• PROBLEM TO SOLVE
Every entry must be copied word for word.

• DATA SHOWN
+ + + + + + +
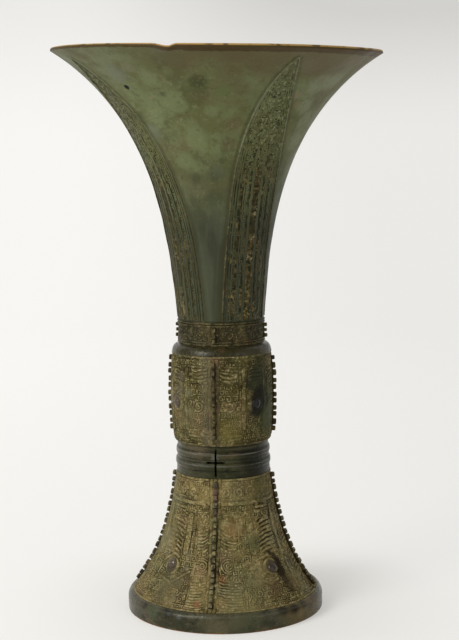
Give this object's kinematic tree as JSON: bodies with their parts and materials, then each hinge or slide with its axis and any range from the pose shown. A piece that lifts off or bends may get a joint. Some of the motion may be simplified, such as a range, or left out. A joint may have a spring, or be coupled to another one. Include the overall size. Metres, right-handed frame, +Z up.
{
  "type": "gu vase",
  "caption": "Tall bronze wine beaker with a trumpet mouth, a flanged knop and a flared hollow foot, covered in cast relief of blades and masks.",
  "frame": {"origin": "centre of the flat face that the vessel stands on, on the vessel's axis", "axes": "+Z up along the axis to the mouth, -Y towards the front flange and the front cross opening, +X to the right seen from the front"},
  "size_m": [0.1624, 0.1624, 0.28],
  "materials": {
    "green_bronze": "matt green patina with brown patches",
    "brown_bronze": "olive-brown patina with earth in the relief",
    "dark_bronze": "smooth dark patina with a satin sheen"
  },
  "bodies": {
    "root": {"trumpet": "green_bronze", "neck_band": "brown_bronze", "knop": "brown_bronze", "bowl_floor": "green_bronze", "stem": "dark_bronze", "foot": "brown_bronze", "foot_ring": "dark_bronze", "neck_flange_front": "dark_bronze", "neck_flange_right": "dark_bronze", "neck_flange_back": "dark_bronze", "neck_flange_left": "dark_bronze", "knop_flange_front": "brown_bronze", "knop_flange_right": "brown_bronze", "knop_flange_back": "brown_bronze", "knop_flange_left": "brown_bronze", "foot_flange_front": "brown_bronze", "foot_flange_right": "brown_bronze", "foot_flange_back": "brown_bronze", "foot_flange_left": "brown_bronze", "knop_eye_front_left": "dark_bronze", "knop_eye_front_right": "dark_bronze", "knop_eye_back_left": "dark_bronze", "knop_eye_back_right": "dark_bronze", "foot_eye_front_left": "dark_bronze", "foot_eye_front_right": "dark_bronze", "foot_eye_back_left": "dark_bronze", "foot_eye_back_right": "dark_bronze"}
  },
  "joints": []
}
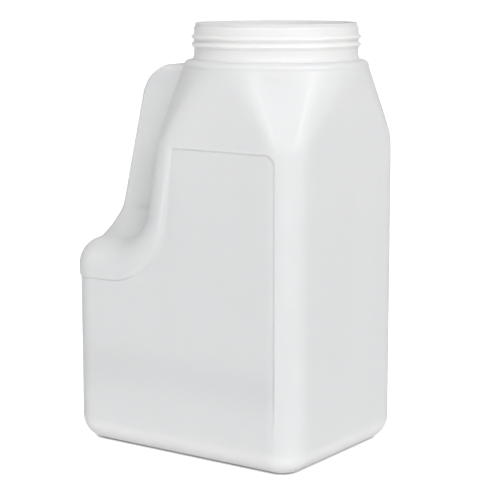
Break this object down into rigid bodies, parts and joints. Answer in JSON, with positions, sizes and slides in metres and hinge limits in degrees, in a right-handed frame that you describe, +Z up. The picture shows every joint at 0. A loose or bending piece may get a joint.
+ + + + + + +
• RESULT OF THE TASK
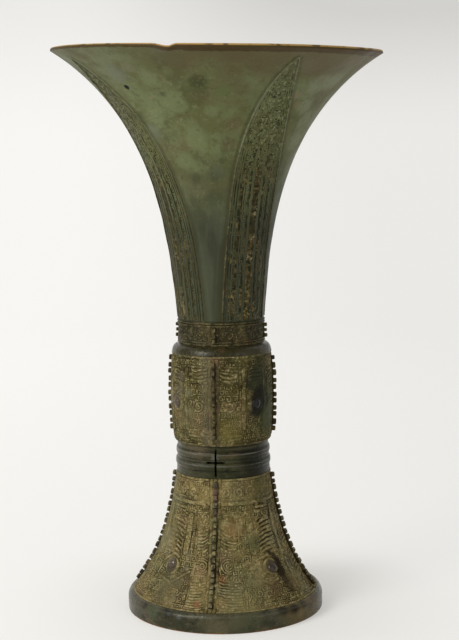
Give this object's kinematic tree as JSON: bodies with their parts and materials, then each hinge or slide with its axis and any range from the pose shown. A piece that lifts off or bends may get a joint. Some of the motion may be simplified, such as a range, or left out. A joint may have a spring, or be coupled to another one. Include the overall size. Metres, right-handed frame, +Z up.
{
  "type": "gu vase",
  "caption": "Tall bronze wine beaker with a trumpet mouth, a flanged knop and a flared hollow foot, covered in cast relief of blades and masks.",
  "frame": {"origin": "centre of the flat face that the vessel stands on, on the vessel's axis", "axes": "+Z up along the axis to the mouth, -Y towards the front flange and the front cross opening, +X to the right seen from the front"},
  "size_m": [0.1624, 0.1624, 0.28],
  "materials": {
    "green_bronze": "matt green patina with brown patches",
    "brown_bronze": "olive-brown patina with earth in the relief",
    "dark_bronze": "smooth dark patina with a satin sheen"
  },
  "bodies": {
    "root": {"trumpet": "green_bronze", "neck_band": "brown_bronze", "knop": "brown_bronze", "bowl_floor": "green_bronze", "stem": "dark_bronze", "foot": "brown_bronze", "foot_ring": "dark_bronze", "neck_flange_front": "dark_bronze", "neck_flange_right": "dark_bronze", "neck_flange_back": "dark_bronze", "neck_flange_left": "dark_bronze", "knop_flange_front": "brown_bronze", "knop_flange_right": "brown_bronze", "knop_flange_back": "brown_bronze", "knop_flange_left": "brown_bronze", "foot_flange_front": "brown_bronze", "foot_flange_right": "brown_bronze", "foot_flange_back": "brown_bronze", "foot_flange_left": "brown_bronze", "knop_eye_front_left": "dark_bronze", "knop_eye_front_right": "dark_bronze", "knop_eye_back_left": "dark_bronze", "knop_eye_back_right": "dark_bronze", "foot_eye_front_left": "dark_bronze", "foot_eye_front_right": "dark_bronze", "foot_eye_back_left": "dark_bronze", "foot_eye_back_right": "dark_bronze"}
  },
  "joints": []
}
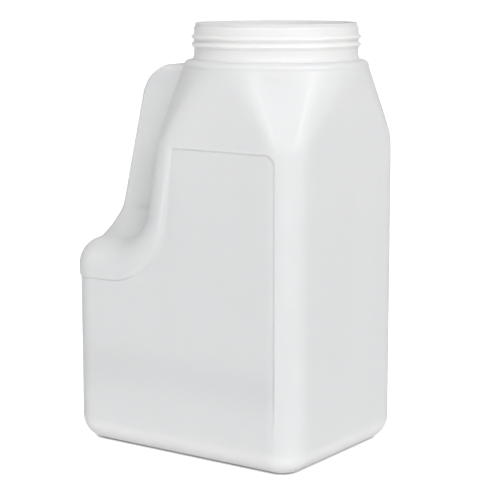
Break this object down into rigid bodies, parts and joints. Answer in JSON, with positions, sizes and slides in metres and hinge limits in degrees, in a right-handed frame that you describe, +Z up. The picture shows every joint at 0. A loose or bending piece may get a joint.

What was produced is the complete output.